■ SOURCE MATERIAL
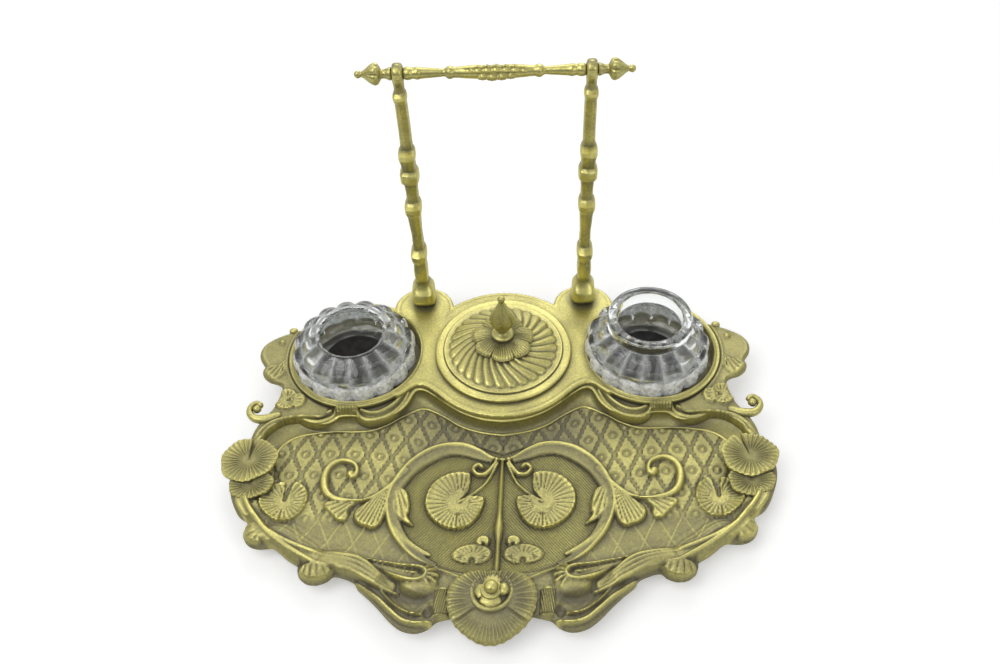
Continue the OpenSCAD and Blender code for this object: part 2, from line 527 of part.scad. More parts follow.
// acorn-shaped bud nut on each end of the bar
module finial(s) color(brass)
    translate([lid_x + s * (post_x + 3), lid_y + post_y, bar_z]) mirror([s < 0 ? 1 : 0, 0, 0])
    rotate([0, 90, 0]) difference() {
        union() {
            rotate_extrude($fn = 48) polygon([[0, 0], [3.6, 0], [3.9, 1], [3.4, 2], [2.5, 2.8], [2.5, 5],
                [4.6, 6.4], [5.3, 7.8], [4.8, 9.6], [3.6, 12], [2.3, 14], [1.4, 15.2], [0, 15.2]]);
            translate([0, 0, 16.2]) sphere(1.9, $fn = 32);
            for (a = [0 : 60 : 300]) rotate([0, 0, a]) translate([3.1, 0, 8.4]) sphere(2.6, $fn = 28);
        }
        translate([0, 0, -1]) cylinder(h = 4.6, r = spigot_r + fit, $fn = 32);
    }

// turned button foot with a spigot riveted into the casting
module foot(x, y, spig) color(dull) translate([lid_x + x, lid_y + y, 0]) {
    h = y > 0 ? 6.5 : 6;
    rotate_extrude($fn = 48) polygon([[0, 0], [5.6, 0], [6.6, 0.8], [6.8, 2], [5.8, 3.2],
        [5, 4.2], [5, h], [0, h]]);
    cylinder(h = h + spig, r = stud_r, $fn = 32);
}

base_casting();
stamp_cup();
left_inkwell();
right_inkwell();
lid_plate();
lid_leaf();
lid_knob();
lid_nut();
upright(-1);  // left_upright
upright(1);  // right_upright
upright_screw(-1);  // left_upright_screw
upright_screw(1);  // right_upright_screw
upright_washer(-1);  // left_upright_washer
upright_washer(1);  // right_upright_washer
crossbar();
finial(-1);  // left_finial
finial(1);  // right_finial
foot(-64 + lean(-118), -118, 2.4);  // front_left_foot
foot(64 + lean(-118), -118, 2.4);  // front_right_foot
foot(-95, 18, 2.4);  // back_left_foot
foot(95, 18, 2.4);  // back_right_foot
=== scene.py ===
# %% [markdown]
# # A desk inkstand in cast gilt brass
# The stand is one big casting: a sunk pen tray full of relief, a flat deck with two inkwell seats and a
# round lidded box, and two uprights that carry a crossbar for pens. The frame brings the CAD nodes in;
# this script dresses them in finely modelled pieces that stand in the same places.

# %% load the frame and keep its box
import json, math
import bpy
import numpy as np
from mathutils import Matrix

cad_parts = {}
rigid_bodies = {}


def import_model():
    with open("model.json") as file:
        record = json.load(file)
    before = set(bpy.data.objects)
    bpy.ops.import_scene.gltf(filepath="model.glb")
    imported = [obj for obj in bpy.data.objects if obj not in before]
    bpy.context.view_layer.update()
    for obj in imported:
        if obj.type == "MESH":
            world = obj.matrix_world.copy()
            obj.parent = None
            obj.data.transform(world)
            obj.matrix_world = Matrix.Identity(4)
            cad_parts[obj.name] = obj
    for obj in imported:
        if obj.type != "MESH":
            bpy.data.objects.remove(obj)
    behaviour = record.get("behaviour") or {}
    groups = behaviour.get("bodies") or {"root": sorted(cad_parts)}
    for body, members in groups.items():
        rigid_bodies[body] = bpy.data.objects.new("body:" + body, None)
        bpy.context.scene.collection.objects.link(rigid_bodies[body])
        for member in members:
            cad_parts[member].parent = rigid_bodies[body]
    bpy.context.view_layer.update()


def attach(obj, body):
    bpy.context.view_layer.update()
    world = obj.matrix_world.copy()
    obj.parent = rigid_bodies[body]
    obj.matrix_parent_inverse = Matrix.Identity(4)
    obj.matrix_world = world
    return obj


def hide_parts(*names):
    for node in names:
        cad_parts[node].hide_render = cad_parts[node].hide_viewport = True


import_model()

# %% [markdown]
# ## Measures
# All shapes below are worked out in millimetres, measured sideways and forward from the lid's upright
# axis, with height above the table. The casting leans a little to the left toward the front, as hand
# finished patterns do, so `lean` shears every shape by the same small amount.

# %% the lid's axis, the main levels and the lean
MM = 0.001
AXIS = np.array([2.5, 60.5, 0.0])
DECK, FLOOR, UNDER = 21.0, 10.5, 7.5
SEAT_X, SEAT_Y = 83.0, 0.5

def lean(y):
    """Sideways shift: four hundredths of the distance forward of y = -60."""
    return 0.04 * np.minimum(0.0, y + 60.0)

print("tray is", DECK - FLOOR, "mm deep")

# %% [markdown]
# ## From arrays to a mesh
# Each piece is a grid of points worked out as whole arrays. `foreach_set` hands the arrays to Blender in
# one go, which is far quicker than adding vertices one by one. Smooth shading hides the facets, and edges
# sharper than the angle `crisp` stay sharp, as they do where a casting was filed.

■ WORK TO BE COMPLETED
Only the lines from the one containing "base_casting();" through the one containing "obj.data.transform(world)" are to be extracted, exactly as they appear, with both ends included.

■ ANSWER FOR THE TASK
base_casting();
stamp_cup();
left_inkwell();
right_inkwell();
lid_plate();
lid_leaf();
lid_knob();
lid_nut();
upright(-1);  // left_upright
upright(1);  // right_upright
upright_screw(-1);  // left_upright_screw
upright_screw(1);  // right_upright_screw
upright_washer(-1);  // left_upright_washer
upright_washer(1);  // right_upright_washer
crossbar();
finial(-1);  // left_finial
finial(1);  // right_finial
foot(-64 + lean(-118), -118, 2.4);  // front_left_foot
foot(64 + lean(-118), -118, 2.4);  // front_right_foot
foot(-95, 18, 2.4);  // back_left_foot
foot(95, 18, 2.4);  // back_right_foot
=== scene.py ===
# %% [markdown]
# # A desk inkstand in cast gilt brass
# The stand is one big casting: a sunk pen tray full of relief, a flat deck with two inkwell seats and a
# round lidded box, and two uprights that carry a crossbar for pens. The frame brings the CAD nodes in;
# this script dresses them in finely modelled pieces that stand in the same places.

# %% load the frame and keep its box
import json, math
import bpy
import numpy as np
from mathutils import Matrix

cad_parts = {}
rigid_bodies = {}


def import_model():
    with open("model.json") as file:
        record = json.load(file)
    before = set(bpy.data.objects)
    bpy.ops.import_scene.gltf(filepath="model.glb")
    imported = [obj for obj in bpy.data.objects if obj not in before]
    bpy.context.view_layer.update()
    for obj in imported:
        if obj.type == "MESH":
            world = obj.matrix_world.copy()
            obj.parent = None
            obj.data.transform(world)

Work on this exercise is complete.